24 Responses to “Trevor Phillips on race: an important argument, but nowhere near the full picture”

  1. Leon Wolfeson

    The EHRC acts on the basis of complaints, I remind you. Not proactively.
    Also, you need to exhaust your domestic options first.

  2. damon

    I think the way you are arguing this is as problematic as what you are saying Trevor Phillips did in his programme. Where did this Romania/pickpocket idea come from?
    Why not Chinese pickpocket, or Irish?

    You have to pick through articles like this in the Daily Mail to see how much of it might be true. Here it says that half of all convictions for pickpocketing on the London underground are from Romania. Though the figures for convictions are still quite small.

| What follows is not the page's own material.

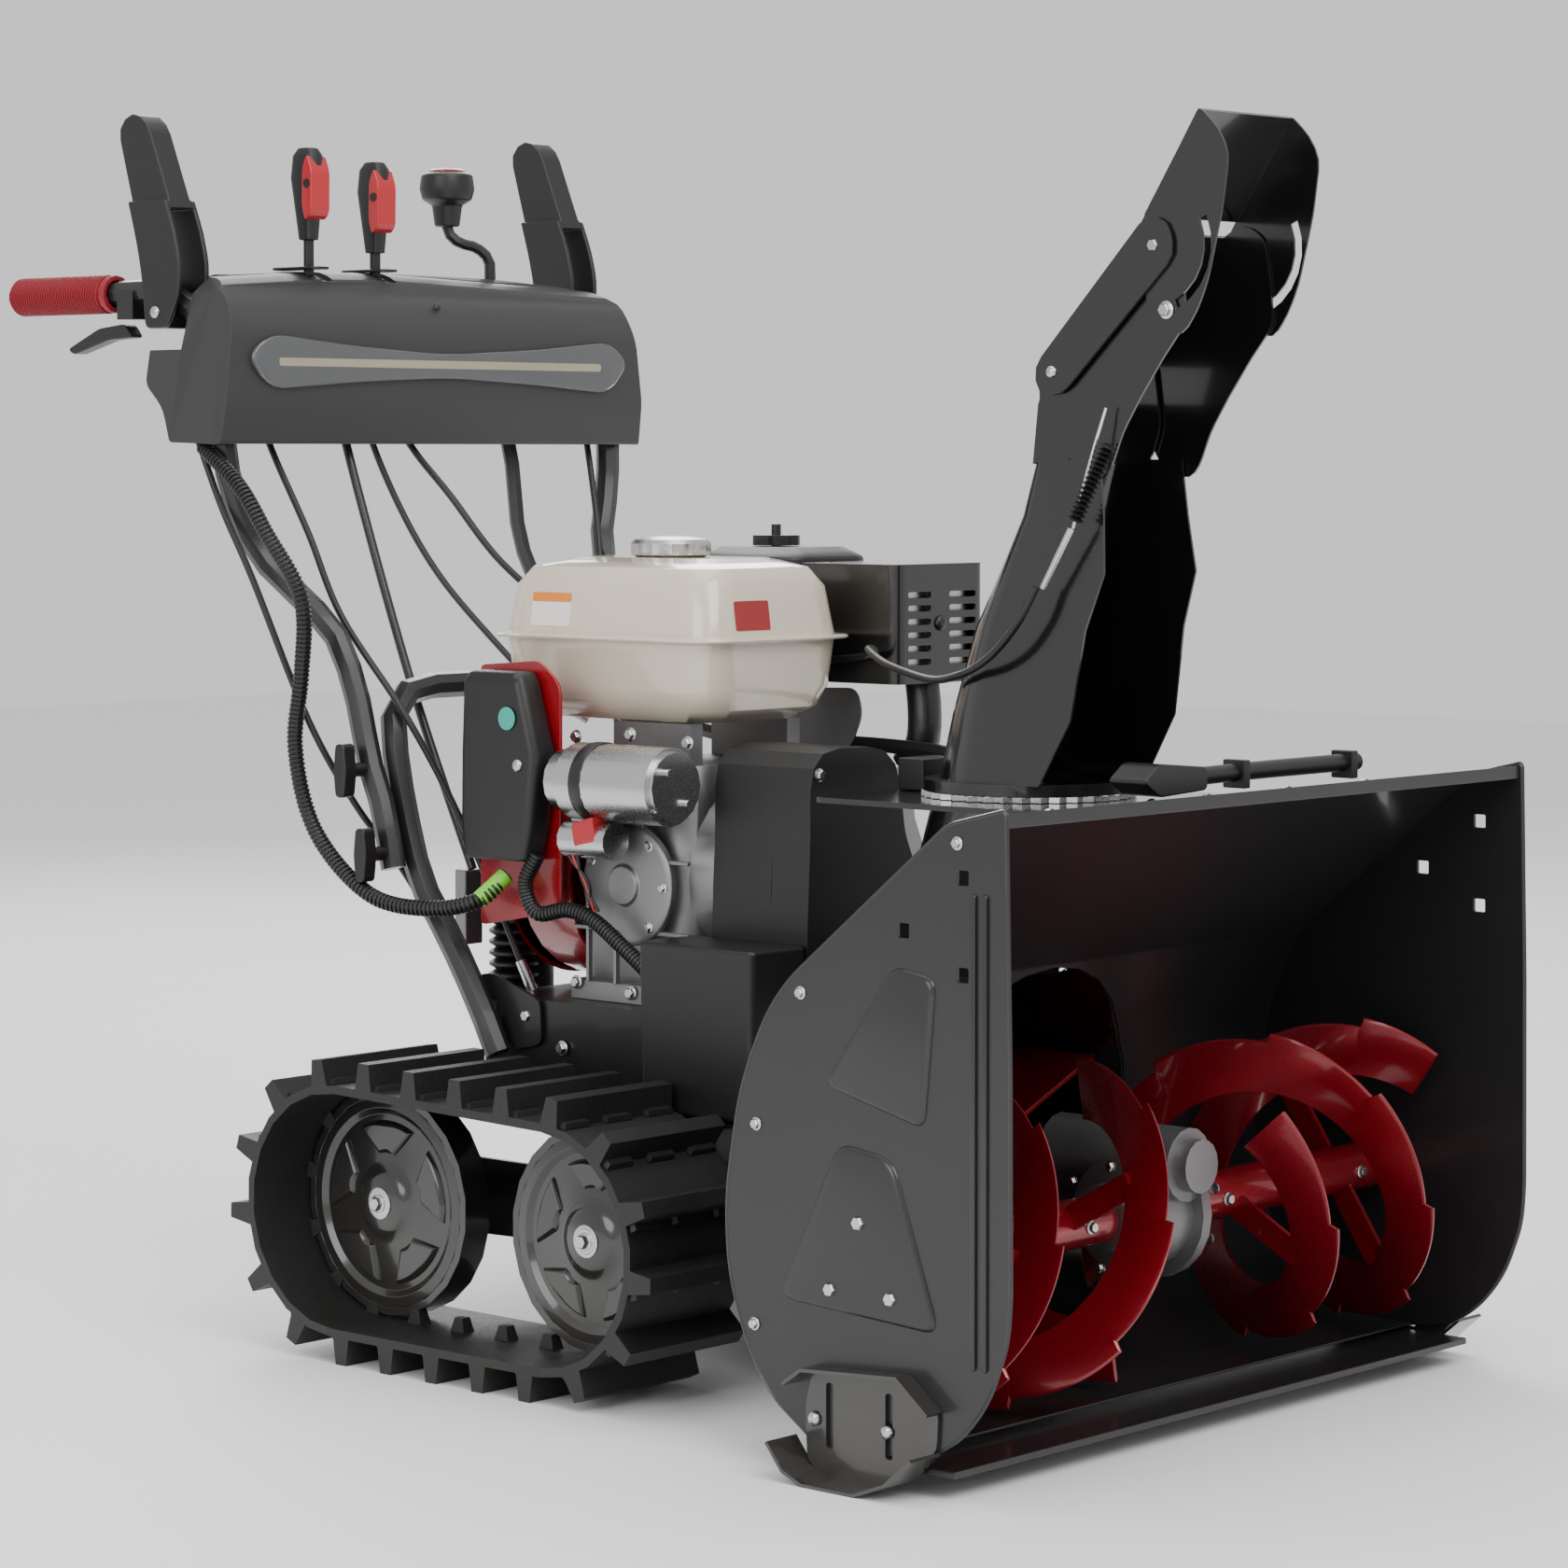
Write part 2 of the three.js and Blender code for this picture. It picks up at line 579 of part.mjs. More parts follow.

    http://www.dailymail.co.uk/news/article-2537619/HALF-convicted-pickpockets-tube-Romanian-officials-say-figures-tip-iceberg.html

    What we don’t know is whether the crimes of pickpocketing on the tube that aren’t prosecuted are done in similar proportions by Romanians.
    It would be strange if they nearly always got arrested and there were so few of them, and all the other non Romanians were getting away with it.
    Someone in that article also states that he thinks that Romanians and Bulgarian criminals do the majority of ATM crime in western Europe. Moving from country to country.
    If you are that sort of criminal, being very nomadic is a positive help to you as you can disappear when you get too well known by the police etc.

  3. chow

    @dacus indians in the top 3 foreign nationals of dwp benefit list? what rubbish indians in the uk are one of the richest ethnic minorities in the current they are in many fields, finance, medicine law and i.t. to mention a few, have one of the highest past rates in education and the one of the highest rates of home ownership get your facts right your worst than trevor phillips

  4. Guest

    No, it’s not strange. It’s targeting.

  5. damon

    Oh that must be it Leon. They arrest ALL of the Romanian pickpockets on the underground (see – there were only half a dozen of them who ever did that) and they benignly let most of the others carry on with their pickpocketing.